Astrini, do Observatório do Clima, cita um relatório publicado em 2013 por pesquisadores ligados à Secretaria de Assuntos Estratégicos da Presidência da República, que apontava que nos próximos anos o Brasil perderia cerca de 40% de sua capacidade de geração de hidrelétricas por causa do desmatamento e do aquecimento global. Curiosamente, no período da publicação o país vivia seu boom no setor, com a usina de Belo Monte recém inaugurada e outras como Jirau em construção. Talvez por isso o relatório tenha caído no ostracismo. Ou seja, o problema já era conhecido há anos. Faltou agir.

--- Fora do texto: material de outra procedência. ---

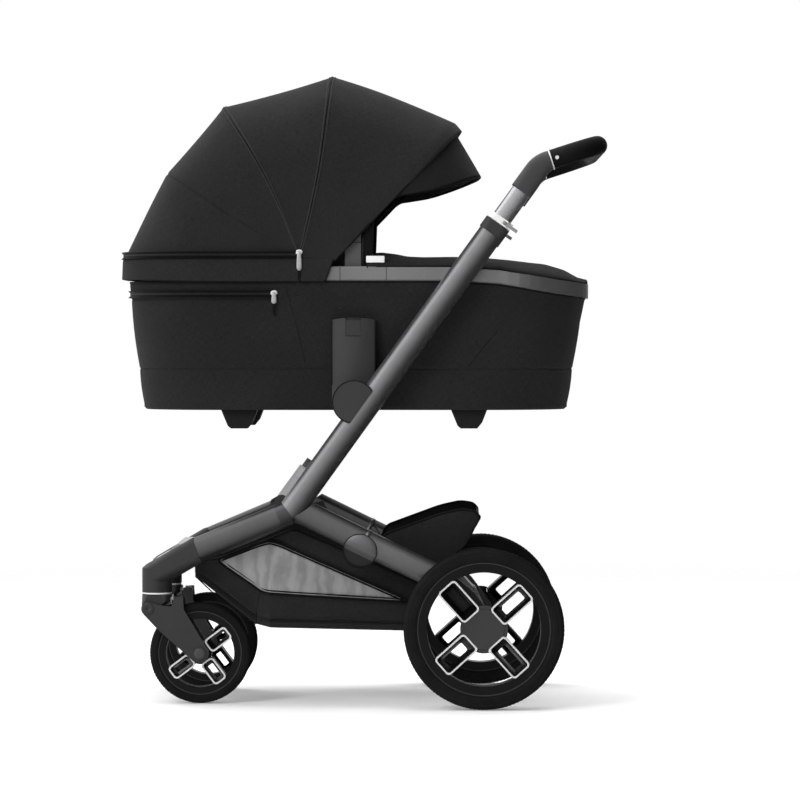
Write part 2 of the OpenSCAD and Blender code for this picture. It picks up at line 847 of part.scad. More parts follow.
// Pulls of the zips on the carrycot's side and on the canopy
module zip_pulls() {
    color(silver) both_sides() {
        slab(cot_half + 0.3, 3) translate([-170, 750]) square([9, 12]);
        slab(canopy_half + 0.3, 3) translate([-121, 792]) square([7, 30]);
    }
}

front_leg(true);  // front_leg_left
front_leg(false);  // front_leg_right
rear_leg(true);  // rear_leg_left
rear_leg(false);  // rear_leg_right
frame_hinges();
caster_housings();
cross_bar();
cross_cover();
basket_shell();
basket_scoop();
lower_leg(true);  // lower_leg_left
lower_leg(false);  // lower_leg_right
axle_feet();
rear_axle();
brake_pedal();
rear_tyre(true);  // rear_tyre_left
rear_rim(true);  // rear_rim_left
rear_trim(true);  // rear_trim_left
rear_cap(true);  // rear_cap_left
rear_tyre(false);  // rear_tyre_right
rear_rim(false);  // rear_rim_right
rear_trim(false);  // rear_trim_right
rear_cap(false);  // rear_cap_right
knuckle(true);  // knuckle_left
fork(true);  // fork_left
front_tyre(true);  // front_tyre_left
front_rim(true);  // front_rim_left
front_trim(true);  // front_trim_left
knuckle(false);  // knuckle_right
fork(false);  // fork_right
front_tyre(false);  // front_tyre_right
front_rim(false);  // front_rim_right
front_trim(false);  // front_trim_right
pushbar(true);  // pushbar_left
pushbar(false);  // pushbar_right
tube_collars();
clamp_bands();
adapter_discs();
clamp_lever(true);  // clamp_lever_left
clamp_lever(false);  // clamp_lever_right
inner_tubes();
handle_elbows();
handle_trims();
handle_grip();
cot_shell();
cot_base();
cot_rim();
mattress();
apron();
adapter_brackets();
canopy_hinges();
canopy_rear();
zip_pulls();
canopy_front();
front_bow();
visor();
middle_bow();
release_button(true);  // release_button_left
release_button(false);  // release_button_right
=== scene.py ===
"""Looks of the baby stroller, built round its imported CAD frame: cloth, tyres, trim, light and camera."""

import json
import math

import bpy
import numpy as np
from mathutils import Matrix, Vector, noise
from mathutils.bvhtree import BVHTree


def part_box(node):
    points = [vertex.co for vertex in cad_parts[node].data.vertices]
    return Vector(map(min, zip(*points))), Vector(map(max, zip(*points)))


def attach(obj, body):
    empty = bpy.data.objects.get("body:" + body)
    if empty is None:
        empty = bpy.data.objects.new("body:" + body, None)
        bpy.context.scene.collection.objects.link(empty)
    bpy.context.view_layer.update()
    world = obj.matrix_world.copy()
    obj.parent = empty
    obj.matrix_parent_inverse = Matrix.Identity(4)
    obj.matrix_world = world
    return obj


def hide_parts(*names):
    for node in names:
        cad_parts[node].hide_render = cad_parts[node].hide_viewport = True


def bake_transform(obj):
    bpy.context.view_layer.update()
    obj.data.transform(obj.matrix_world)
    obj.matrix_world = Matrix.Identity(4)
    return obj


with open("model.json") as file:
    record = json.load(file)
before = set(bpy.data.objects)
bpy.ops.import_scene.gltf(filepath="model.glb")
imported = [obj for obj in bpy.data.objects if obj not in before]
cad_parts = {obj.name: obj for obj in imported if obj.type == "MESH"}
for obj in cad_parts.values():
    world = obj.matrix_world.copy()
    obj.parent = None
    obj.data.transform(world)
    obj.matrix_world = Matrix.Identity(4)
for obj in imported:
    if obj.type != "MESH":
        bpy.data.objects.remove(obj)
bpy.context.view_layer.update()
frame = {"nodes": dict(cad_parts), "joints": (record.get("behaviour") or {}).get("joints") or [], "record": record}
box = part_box
SIDES = ((-1, "left"), (1, "right"))
joints = {j["name"]: j for j in frame["joints"]}

# ---------------------------------------------------------------- meshes


def resample(points, n, closed=False):
    """n points evenly spaced along a polyline."""
    p = np.asarray(points, float)
    if closed:
        p = np.vstack([p, p[:1]])
    d = np.r_[0, np.cumsum(np.linalg.norm(np.diff(p, axis=0), axis=1))]
    t = np.linspace(0, d[-1], n + 1)[:-1] if closed else np.linspace(0, d[-1], n)
    return np.stack([np.interp(t, d, p[:, i]) for i in range(p.shape[1])], 1)


def smooth_path(points, n, rounds=3):
    """A polyline with its corners rounded off, resampled to n points."""
    p = np.asarray(points, float)
    for _ in range(rounds):
        a, b = p[:-1], p[1:]
        cut = np.empty((2 * len(a), p.shape[1]))
        cut[0::2], cut[1::2] = 0.75 * a + 0.25 * b, 0.25 * a + 0.75 * b
        p = np.vstack([p[:1], cut, p[-1:]])
    return resample(p, n)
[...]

A solução que não sai do papel
O que pode ser feito agora? “Uma opção mais lógica e barata do que acionar as térmicas seria ter mais energia renovável entrando no sistema, principalmente eólica e solar, atendendo diretamente ao consumo e garantindo que os reservatórios fiquem mais cheios”, diz Donato da Silva Filho, diretor da consultoria Volt Robotics. “Enquanto o custo de 1gW por hora destas fontes energéticas é de 20 dólares [cerca de 100 reais] em média, uma térmica dificilmente consegue entregar esse volume de energia por menos de 55 dólares [aproximadamente 275 reais]”, explica. Além disso, a implementação destas usinas é mais barata e rápida. “Então este deveria ser o primeiro passo, uma etapa prioritária para o Governo: terminar os empreendimentos eólicos e solares que estão em andamento e próximos de sua conclusão, e acelerar os que ainda não começaram”, afirma. Atualmente 156 usinas eólicas e 68 solares estão em obras no país, de acordo com a Aneel.